Given that some of these important stories are sad stories, where do you see the bright spots? 

No matter what side of the aisle you’re on, there are all these critical questions, and people are going to come forward with a vote, with a thought, with a fight about it. 

And there have never been more organizations, teams, and tools at your disposal to try to do something about it. No matter what team you plan to play for. No matter who you are, you can’t entirely tune out. You’ve woken up in some respect, you’ve thought about something, some part of this has motivated you, and it’ll be really interesting to see in the next couple months, what does that mean, where does our country want to go? 

I think the bright spot is engagement. It’s how excited and energized people will be. And hopefully some of that energy, after it translates into real voting and legislative actions and impacts, maybe it will lead to more conversation, too. 

It’s hard to have dialogue right now because things are so contentious, and I think people are struggling so much to talk to people whom they may have deep moral disagreements with. 

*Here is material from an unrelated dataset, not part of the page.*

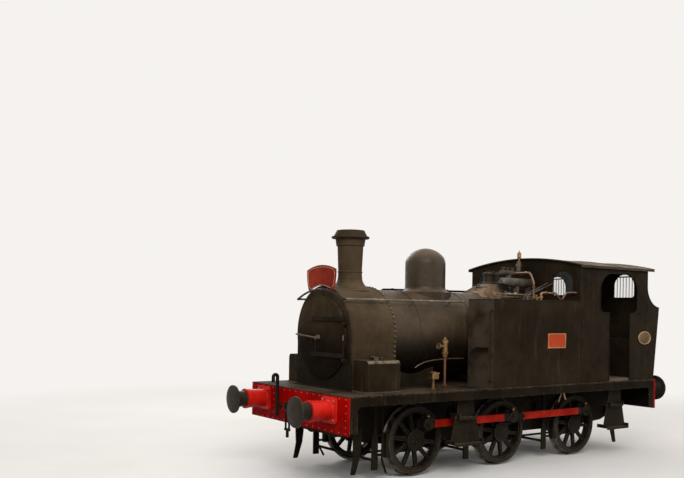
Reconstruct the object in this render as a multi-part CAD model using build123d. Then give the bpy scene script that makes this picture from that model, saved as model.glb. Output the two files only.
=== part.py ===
from build123d import *
import math
import os

# Small industrial six-coupled side tank steam locomotive, inside cylinders.
# Millimetres, +X forward, +Y to the engine's left, +Z up.
# Origin: middle of the engine, at the lowest point of the wheel flanges.
# Distances back are measured from a datum just behind the front beam's face.

# Driving dimensions, heights are above the rail top unless named otherwise
BEAM_FRONT = -51.0
BEAM_REAR = 6553.0
FOOTPLATE_WIDTH = 2550.0
FOOTPLATE_TOP = 1226.0
FOOTPLATE_THICK = 12.0
BEAM_BOTTOM = 721.0
BEAM_THICK = 40.0
FLANGE_DEPTH = 28.0
SEAT = 0.3

# Wheels and rods
TREAD_R = 490.0
TYRE_THICK = 58.0
RIM_THICK = 34.0
TYRE_WIDTH = 144.0
FLANGE_WIDTH = 30.0
WHEEL_BACK_Y = 680.0
SPOKES = 10
SPOKE_ROOT = 64.0
SPOKE_TIP = 44.0
SPOKE_THICK = 46.0
HUB_R = 158.0
HUB_WIDTH = 156.0
AXLE_R = 78.0
JOURNAL_CLEARANCE = 0.4
AXLE_BACK = {"leading": 1483.0, "driving": 3224.0, "trailing": 4965.0}
CRANK_R = 271.0
CRANK_ANGLE = {"left": 117.0, "right": 27.0}
CRANK_BOSS_R = 92.0
CRANK_PIN_R = 44.0
ROD_Y = 946.0
ROD_THICK = 50.0
ROD_DEPTH = 108.0
ROD_EYE_R = 92.0
ROD_CLEARANCE = 1.0

# Frames
FRAME_Y = 605.0
FRAME_THICK = 25.0
FRAME_BOTTOM = 430.0
HORN_BOTTOM = 300.0
AXLEBOX_WIDTH = 230.0
AXLEBOX_BOTTOM = 335.0
AXLEBOX_TOP = 650.0
AXLEBOX_INNER_Y = 520.0
AXLEBOX_OUTER_Y = 655.0
SPRING_Y = 505.0
SPRING_WIDTH = 85.0
SPRING_LENGTH = 800.0
SPRING_LEAVES = 5
SPRING_LEAF = 16.0

# Buffers and draw gear
BUFFER_Y = 870.0
BUFFER_Z = 1022.0
BUFFER_REACH = {"front": 560.0, "rear": 610.0}
BUFFER_HEAD_R = {"front": 204.0, "rear": 222.0}
SOCKET_REACH = 350.0
SOCKET_R = 146.0
SOCKET_WAIST_R = 128.0
SOCKET_BASE = 172.0
PLUNGER_R = 117.0
HOOK_Z = 990.0
HOOK_THICK = 48.0

# Boiler, smokebox and mountings
BOILER_Z = 2000.0
BOILER_R = 665.0
SMOKEBOX_R = 700.0
SMOKEBOX_HALF = 688.0
SMOKEBOX_FRONT = 396.0
SMOKEBOX_REAR = 1200.0
SMOKEBOX_PLATE = 14.0
FIREBOX_FRONT = 3400.0
FIREBOX_REAR = 4700.0
FIREBOX_R = 690.0
FIREBOX_HALF = 480.0
FIREBOX_BOTTOM = 560.0
DOOR_R = 598.0
DOOR_OPENING_R = 552.0
DOOR_Z = 1950.0
DOOR_GAP = 5.0
DOOR_RIM = 18.0
DOOR_DISH = 50.0
HINGE_Y = 602.0
HINGE_OUT = 62.0
HINGE_PIN_R = 11.0
HINGE_TOP = 2345.0
HINGE_BOTTOM = 1630.0
STRAP_Z = (2225.0, 1712.0)
STRAP_HIGH = 56.0
STRAP_END_Y = -180.0
HINGE_LUG_Z = (2160.0, 1650.0)
CHIMNEY_BACK = 861.0
CHIMNEY_BORE_R = 150.0
CHIMNEY_TOP = 3526.0
DOME_BACK = 2322.0
DOME_R = 318.0
DOME_SPRING = 3096.0
DOME_TOP = 3346.0
DOME_FLARE = 90.0
DOME_FOOT = 2740.0
DOME_SHOULDER_R = 200.0

# Tanks, cab and bunker
TANK_FRONT = 2600.0
TANK_INNER_Y = 700.0
SIDE_INSET = 30.0
SIDE_Y = FOOTPLATE_WIDTH / 2 - SIDE_INSET
TANK_TOP = 2545.0
SHEET = 8.0
CAB_FRONT = 4546.0
CAB_REAR = 6345.0
EAVE_Z = 3130.0
ROOF_RISE = 150.0
ROOF_THICK = 10.0
ROOF_FRONT = 4500.0
ROOF_REAR = 6454.0
ROOF_OVERHANG = 55.0
ROOF_HALF = SIDE_Y + ROOF_OVERHANG
BUNKER_FRONT = 5930.0
BUNKER_TOP = 2484.0
BUNKER_TOP_REAR = 6681.0
BUNKER_FOOT_REAR = 6534.0
SWEEP_TOP = BUNKER_TOP + 371.0
SWEEP_MIDDLE = BUNKER_TOP + 156.0
SWEEP_DEPTH = 65.0
BUNKER_FLOOR = 1560.0
BUNKER_FRONT_TOP = 1950.0
VALVE_BACK = (3705.0, 3905.0)
VALVE_SEAT_Z = 2826.0
VALVE_CASE = (3195.0, 4075.0, 340.0)
VALVE_CASE_Z = 2560.0
VALVE_HIGH = 205.0
TURRET_FRONT = 4010.0
TURRET_Z = 3030.0
TURRET_R = 46.0
WHISTLE_BACK = 4456.0
WHISTLE_Z = 3240.0
MANIFOLD = (3740.0, 4484.0)
MANIFOLD_Y = 255.0
MANIFOLD_Z = 2858.0
MANIFOLD_R = 74.0
UPPER_OPENING = (5050.0, 6040.0, 2370.0, 3033.0)
UPPER_CORNER = 290.0
NUMBER_PLATE = (3777.0, 4197.0, 1800.0, 2036.0)
WORKS_PLATE = (6257.0, 1950.0)
DOORWAY = (5301.0, 5852.0)
DOORWAY_CORNER = 110.0
WINDOW_Z = 2857.0
WINDOW_R = 213.0
WINDOW_BOTTOM = 2650.0
FRONT_WINDOW_Y = 889.0
REAR_WINDOW_Y = 760.0
GLASS_THICK = 6.0
CAB_FLOOR_THICK = 45.0
ROOF_LIP = 30.0
HAND_BRAKE = (5060.0, -1000.0)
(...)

As people take action and start to think more critically on those questions, they’ll just necessarily actually have to open up more to conversation, to people within their own parties and groups that they disagree with. Once you’ve got a seat in Congress, now you need to start working with people across the aisle. 

People are motivated to take part in the civic process of being in this country. That is good. 

There are so many things to to be concerned about, to care about, to need to read up on, and it can be overwhelming, but I think people are trying to do it. 

And I didn’t didn’t feel that all the time when I was doing my campaign reporting in 2016. I would meet people who were like, “I don’t care. They both stink. I’m not going to the polls.” I don’t really hear that that much anymore.